== Task to carry out ==
Repeat exactly, and only, the lines below starting at the line that contains "Turn this picture" and ending at the line that contains "coat_back = 1; // [0:0.5:3]", inclusive of both.

[Entries with model source code]

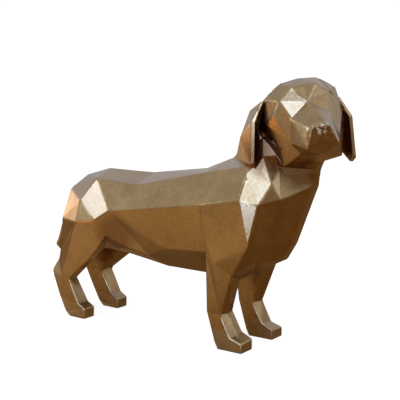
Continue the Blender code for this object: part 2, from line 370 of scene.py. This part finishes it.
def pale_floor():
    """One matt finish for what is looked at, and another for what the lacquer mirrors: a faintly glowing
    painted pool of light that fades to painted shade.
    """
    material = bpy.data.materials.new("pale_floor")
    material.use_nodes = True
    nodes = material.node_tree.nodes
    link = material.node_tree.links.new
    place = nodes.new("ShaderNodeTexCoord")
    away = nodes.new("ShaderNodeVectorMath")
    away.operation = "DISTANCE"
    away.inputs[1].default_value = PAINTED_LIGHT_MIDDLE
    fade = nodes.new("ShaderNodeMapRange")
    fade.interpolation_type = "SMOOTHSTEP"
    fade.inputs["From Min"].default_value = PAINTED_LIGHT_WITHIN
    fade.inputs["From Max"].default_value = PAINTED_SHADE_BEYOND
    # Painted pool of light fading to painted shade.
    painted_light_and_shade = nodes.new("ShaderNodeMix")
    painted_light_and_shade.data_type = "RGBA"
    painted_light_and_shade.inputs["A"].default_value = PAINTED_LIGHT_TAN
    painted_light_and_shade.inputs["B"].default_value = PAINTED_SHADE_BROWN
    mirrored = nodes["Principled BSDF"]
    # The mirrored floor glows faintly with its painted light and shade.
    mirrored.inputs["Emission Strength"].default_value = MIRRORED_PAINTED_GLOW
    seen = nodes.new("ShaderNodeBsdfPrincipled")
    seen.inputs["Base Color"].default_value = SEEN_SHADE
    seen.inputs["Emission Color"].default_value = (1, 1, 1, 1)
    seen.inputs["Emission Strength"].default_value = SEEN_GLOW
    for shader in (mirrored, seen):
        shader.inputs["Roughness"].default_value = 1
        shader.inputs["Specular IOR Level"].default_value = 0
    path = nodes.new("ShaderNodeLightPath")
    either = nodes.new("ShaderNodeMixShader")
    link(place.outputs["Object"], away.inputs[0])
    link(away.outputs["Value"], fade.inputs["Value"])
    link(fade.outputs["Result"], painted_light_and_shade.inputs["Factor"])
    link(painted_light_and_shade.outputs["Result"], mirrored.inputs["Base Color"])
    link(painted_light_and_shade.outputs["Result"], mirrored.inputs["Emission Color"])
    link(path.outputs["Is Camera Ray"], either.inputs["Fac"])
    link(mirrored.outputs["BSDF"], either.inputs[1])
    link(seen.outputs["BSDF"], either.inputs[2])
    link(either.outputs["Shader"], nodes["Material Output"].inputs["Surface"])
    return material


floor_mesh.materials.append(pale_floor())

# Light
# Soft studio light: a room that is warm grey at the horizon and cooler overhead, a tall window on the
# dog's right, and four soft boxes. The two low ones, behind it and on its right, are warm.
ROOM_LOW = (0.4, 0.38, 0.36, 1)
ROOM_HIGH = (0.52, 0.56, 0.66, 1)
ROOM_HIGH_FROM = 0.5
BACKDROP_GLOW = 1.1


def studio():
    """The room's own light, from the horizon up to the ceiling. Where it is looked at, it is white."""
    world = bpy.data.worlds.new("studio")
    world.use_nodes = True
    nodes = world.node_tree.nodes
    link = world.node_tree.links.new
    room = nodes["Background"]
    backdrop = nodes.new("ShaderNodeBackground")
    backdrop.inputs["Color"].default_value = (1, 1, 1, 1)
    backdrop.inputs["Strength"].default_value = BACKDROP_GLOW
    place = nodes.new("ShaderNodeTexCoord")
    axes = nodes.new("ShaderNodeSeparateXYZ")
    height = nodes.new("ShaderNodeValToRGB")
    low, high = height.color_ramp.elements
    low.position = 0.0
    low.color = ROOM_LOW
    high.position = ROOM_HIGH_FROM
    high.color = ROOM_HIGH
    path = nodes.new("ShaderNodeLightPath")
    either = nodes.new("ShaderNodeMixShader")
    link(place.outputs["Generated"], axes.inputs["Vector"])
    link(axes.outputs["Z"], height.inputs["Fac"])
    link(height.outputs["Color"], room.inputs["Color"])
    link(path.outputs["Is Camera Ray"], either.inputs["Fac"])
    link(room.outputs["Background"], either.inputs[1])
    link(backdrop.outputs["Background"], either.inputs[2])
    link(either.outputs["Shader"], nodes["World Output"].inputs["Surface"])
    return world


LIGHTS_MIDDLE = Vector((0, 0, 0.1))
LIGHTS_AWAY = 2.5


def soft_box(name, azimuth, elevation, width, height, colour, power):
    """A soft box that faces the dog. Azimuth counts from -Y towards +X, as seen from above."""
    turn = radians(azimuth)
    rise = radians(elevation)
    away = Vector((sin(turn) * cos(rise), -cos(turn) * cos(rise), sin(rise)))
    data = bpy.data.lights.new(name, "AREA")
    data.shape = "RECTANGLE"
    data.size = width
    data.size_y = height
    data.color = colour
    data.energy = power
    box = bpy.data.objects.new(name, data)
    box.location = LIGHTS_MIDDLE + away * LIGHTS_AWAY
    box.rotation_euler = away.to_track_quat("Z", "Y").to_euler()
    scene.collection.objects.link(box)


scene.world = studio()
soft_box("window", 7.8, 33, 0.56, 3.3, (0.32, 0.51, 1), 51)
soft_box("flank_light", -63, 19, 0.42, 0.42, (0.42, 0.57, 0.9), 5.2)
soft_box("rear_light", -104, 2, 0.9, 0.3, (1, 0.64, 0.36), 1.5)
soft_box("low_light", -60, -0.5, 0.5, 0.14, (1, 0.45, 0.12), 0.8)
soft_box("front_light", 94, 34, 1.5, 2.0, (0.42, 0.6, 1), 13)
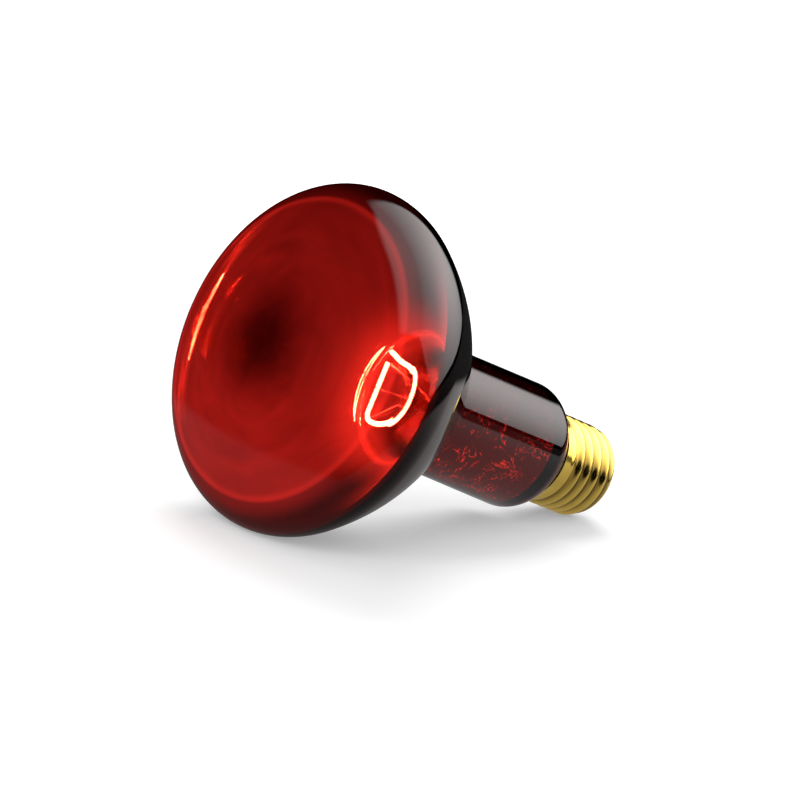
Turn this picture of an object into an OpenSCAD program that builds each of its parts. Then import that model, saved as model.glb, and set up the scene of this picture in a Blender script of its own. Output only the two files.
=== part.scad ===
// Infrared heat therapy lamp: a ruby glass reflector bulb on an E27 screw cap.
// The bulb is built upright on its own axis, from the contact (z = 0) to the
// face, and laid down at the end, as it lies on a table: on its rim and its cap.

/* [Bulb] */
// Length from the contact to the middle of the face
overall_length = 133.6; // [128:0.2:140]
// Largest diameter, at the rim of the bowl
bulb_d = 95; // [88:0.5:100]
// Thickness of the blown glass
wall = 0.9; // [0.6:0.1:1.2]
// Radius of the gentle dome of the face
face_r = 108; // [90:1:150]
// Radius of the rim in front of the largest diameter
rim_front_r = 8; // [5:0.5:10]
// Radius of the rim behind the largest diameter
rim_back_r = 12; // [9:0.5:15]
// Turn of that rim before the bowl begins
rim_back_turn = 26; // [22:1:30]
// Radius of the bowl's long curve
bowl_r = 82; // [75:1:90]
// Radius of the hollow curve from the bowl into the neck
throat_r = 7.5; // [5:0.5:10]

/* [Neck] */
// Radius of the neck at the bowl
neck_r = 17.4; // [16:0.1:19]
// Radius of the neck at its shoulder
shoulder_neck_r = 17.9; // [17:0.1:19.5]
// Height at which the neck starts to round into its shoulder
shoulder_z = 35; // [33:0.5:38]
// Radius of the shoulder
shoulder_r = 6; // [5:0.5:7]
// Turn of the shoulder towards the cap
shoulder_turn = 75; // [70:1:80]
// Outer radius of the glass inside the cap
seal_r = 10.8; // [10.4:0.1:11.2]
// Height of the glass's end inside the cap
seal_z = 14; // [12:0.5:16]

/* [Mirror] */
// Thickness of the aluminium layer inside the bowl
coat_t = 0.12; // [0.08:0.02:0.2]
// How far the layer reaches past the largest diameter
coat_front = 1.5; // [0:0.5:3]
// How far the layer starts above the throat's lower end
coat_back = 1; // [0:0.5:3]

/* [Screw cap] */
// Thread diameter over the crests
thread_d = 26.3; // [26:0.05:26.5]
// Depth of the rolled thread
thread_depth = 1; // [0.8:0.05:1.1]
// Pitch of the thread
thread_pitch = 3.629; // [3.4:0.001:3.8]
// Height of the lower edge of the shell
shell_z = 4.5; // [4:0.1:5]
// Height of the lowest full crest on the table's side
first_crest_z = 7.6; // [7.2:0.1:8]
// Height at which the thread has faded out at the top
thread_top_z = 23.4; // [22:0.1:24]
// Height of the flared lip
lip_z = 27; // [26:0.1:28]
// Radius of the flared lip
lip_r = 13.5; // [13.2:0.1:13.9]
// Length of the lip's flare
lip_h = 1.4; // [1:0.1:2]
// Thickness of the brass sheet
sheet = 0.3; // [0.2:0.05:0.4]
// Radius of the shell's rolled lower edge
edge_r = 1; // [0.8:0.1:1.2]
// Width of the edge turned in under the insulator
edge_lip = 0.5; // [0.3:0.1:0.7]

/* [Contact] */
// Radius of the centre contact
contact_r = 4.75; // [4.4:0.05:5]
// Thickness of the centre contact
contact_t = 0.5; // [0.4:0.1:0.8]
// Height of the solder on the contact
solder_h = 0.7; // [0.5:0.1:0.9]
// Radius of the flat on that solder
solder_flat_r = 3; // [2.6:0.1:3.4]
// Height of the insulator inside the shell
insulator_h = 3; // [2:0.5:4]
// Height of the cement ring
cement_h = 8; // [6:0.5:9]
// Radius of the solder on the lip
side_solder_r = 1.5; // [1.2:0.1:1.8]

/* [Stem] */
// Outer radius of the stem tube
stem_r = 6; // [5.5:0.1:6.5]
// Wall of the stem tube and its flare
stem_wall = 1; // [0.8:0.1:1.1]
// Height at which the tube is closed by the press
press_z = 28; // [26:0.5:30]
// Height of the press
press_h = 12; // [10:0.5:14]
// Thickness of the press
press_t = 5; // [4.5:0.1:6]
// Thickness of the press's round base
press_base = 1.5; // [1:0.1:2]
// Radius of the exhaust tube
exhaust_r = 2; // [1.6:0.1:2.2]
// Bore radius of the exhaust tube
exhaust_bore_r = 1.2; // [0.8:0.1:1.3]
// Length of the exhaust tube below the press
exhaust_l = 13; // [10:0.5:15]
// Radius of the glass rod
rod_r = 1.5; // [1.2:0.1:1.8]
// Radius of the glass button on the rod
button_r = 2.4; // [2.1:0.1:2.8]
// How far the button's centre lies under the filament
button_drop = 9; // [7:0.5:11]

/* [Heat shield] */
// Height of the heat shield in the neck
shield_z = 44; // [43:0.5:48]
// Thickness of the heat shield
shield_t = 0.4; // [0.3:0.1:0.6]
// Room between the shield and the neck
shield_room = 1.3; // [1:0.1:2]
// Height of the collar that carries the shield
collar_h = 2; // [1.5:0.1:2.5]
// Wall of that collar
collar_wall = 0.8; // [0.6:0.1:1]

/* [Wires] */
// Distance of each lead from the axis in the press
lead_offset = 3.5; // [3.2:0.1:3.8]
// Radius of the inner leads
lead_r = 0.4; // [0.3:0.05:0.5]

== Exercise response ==
Turn this picture of an object into an OpenSCAD program that builds each of its parts. Then import that model, saved as model.glb, and set up the scene of this picture in a Blender script of its own. Output only the two files.
=== part.scad ===
// Infrared heat therapy lamp: a ruby glass reflector bulb on an E27 screw cap.
// The bulb is built upright on its own axis, from the contact (z = 0) to the
// face, and laid down at the end, as it lies on a table: on its rim and its cap.

/* [Bulb] */
// Length from the contact to the middle of the face
overall_length = 133.6; // [128:0.2:140]
// Largest diameter, at the rim of the bowl
bulb_d = 95; // [88:0.5:100]
// Thickness of the blown glass
wall = 0.9; // [0.6:0.1:1.2]
// Radius of the gentle dome of the face
face_r = 108; // [90:1:150]
// Radius of the rim in front of the largest diameter
rim_front_r = 8; // [5:0.5:10]
// Radius of the rim behind the largest diameter
rim_back_r = 12; // [9:0.5:15]
// Turn of that rim before the bowl begins
rim_back_turn = 26; // [22:1:30]
// Radius of the bowl's long curve
bowl_r = 82; // [75:1:90]
// Radius of the hollow curve from the bowl into the neck
throat_r = 7.5; // [5:0.5:10]

/* [Neck] */
// Radius of the neck at the bowl
neck_r = 17.4; // [16:0.1:19]
// Radius of the neck at its shoulder
shoulder_neck_r = 17.9; // [17:0.1:19.5]
// Height at which the neck starts to round into its shoulder
shoulder_z = 35; // [33:0.5:38]
// Radius of the shoulder
shoulder_r = 6; // [5:0.5:7]
// Turn of the shoulder towards the cap
shoulder_turn = 75; // [70:1:80]
// Outer radius of the glass inside the cap
seal_r = 10.8; // [10.4:0.1:11.2]
// Height of the glass's end inside the cap
seal_z = 14; // [12:0.5:16]

/* [Mirror] */
// Thickness of the aluminium layer inside the bowl
coat_t = 0.12; // [0.08:0.02:0.2]
// How far the layer reaches past the largest diameter
coat_front = 1.5; // [0:0.5:3]
// How far the layer starts above the throat's lower end
coat_back = 1; // [0:0.5:3]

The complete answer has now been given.